> **DATASET RECORDS**:
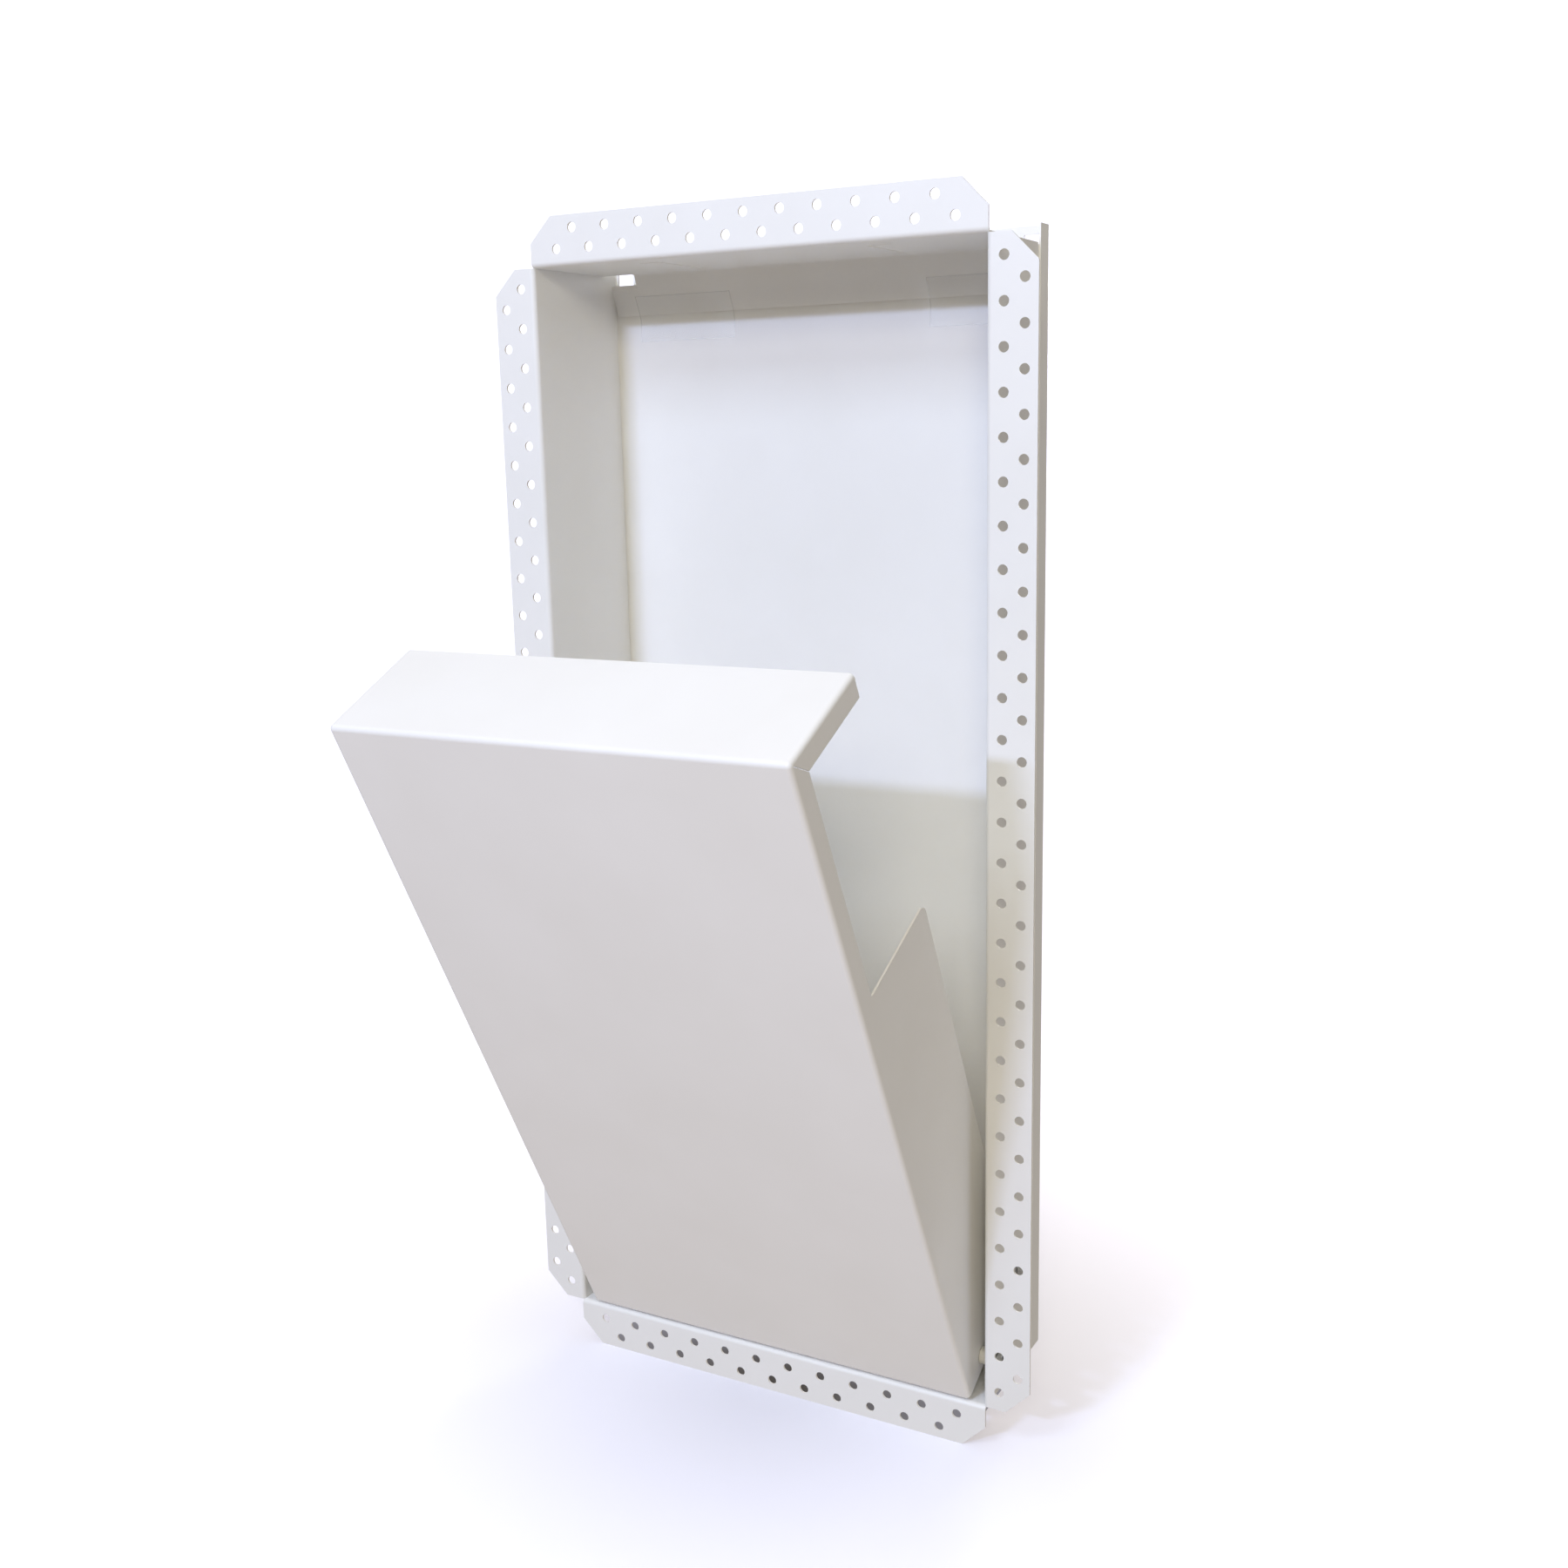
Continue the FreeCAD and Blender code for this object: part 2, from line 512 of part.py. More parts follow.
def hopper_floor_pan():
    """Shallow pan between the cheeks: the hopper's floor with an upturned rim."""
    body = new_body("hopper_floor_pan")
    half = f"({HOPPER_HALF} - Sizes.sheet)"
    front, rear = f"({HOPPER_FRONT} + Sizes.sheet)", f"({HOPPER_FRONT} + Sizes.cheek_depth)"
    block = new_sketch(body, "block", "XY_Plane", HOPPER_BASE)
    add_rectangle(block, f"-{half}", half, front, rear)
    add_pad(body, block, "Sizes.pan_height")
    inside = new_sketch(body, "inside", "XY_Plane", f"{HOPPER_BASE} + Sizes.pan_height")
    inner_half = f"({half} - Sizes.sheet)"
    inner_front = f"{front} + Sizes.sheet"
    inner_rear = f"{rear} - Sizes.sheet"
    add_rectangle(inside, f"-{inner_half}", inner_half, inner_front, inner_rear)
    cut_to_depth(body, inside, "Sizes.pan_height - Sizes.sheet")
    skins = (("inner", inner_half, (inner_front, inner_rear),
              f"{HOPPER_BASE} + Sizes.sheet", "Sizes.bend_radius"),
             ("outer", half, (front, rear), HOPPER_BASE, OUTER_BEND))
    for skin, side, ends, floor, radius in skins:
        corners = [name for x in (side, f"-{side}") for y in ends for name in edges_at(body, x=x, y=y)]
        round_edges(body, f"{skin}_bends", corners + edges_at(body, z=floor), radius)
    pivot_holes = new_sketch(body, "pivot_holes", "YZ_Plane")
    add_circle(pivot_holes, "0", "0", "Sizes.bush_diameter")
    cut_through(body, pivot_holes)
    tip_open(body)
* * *
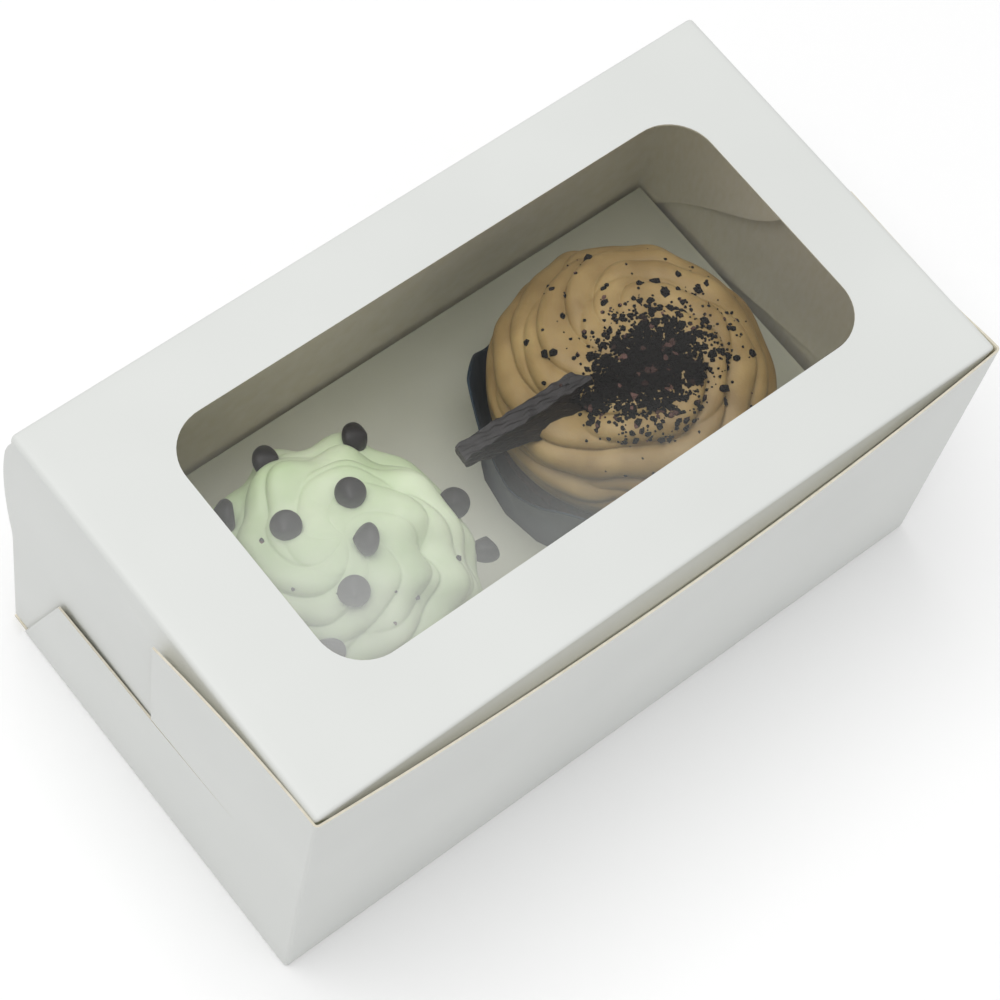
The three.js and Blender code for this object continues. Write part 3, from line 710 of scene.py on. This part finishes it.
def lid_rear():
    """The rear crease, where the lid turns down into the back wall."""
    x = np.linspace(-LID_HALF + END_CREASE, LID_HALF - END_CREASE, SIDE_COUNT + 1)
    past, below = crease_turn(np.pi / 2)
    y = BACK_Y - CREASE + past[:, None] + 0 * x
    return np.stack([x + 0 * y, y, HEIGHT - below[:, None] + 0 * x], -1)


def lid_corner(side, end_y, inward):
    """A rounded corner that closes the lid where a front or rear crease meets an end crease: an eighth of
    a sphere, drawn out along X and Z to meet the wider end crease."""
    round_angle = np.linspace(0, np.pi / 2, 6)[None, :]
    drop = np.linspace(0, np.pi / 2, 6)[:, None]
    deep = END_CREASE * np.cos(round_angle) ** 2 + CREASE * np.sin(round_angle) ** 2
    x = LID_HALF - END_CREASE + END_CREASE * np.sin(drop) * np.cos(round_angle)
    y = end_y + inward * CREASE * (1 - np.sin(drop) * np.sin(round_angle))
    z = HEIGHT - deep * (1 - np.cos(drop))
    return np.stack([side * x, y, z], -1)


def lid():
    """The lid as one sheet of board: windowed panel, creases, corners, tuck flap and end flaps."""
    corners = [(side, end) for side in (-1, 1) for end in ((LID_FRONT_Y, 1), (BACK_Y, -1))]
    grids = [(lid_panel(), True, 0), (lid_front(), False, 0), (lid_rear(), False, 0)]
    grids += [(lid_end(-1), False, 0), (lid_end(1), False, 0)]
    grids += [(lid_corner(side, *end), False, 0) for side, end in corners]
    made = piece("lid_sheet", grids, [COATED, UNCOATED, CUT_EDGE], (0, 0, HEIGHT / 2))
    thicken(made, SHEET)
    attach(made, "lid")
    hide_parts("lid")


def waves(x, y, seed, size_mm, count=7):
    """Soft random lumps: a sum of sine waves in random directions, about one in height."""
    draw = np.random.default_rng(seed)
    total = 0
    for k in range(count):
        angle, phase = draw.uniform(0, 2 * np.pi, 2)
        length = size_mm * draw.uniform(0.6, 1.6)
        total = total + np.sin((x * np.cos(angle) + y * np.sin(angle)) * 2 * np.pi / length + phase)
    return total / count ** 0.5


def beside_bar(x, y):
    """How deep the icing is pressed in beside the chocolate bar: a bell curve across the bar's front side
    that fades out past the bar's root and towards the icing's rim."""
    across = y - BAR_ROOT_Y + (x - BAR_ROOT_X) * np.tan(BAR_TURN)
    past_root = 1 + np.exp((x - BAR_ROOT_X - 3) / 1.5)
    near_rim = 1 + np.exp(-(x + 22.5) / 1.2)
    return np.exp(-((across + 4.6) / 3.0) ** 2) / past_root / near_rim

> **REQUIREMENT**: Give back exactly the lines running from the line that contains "The three.js and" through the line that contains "return np.stack([x +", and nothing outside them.

> **WRITTEN ANSWER**:
The three.js and Blender code for this object continues. Write part 3, from line 710 of scene.py on. This part finishes it.
def lid_rear():
    """The rear crease, where the lid turns down into the back wall."""
    x = np.linspace(-LID_HALF + END_CREASE, LID_HALF - END_CREASE, SIDE_COUNT + 1)
    past, below = crease_turn(np.pi / 2)
    y = BACK_Y - CREASE + past[:, None] + 0 * x
    return np.stack([x + 0 * y, y, HEIGHT - below[:, None] + 0 * x], -1)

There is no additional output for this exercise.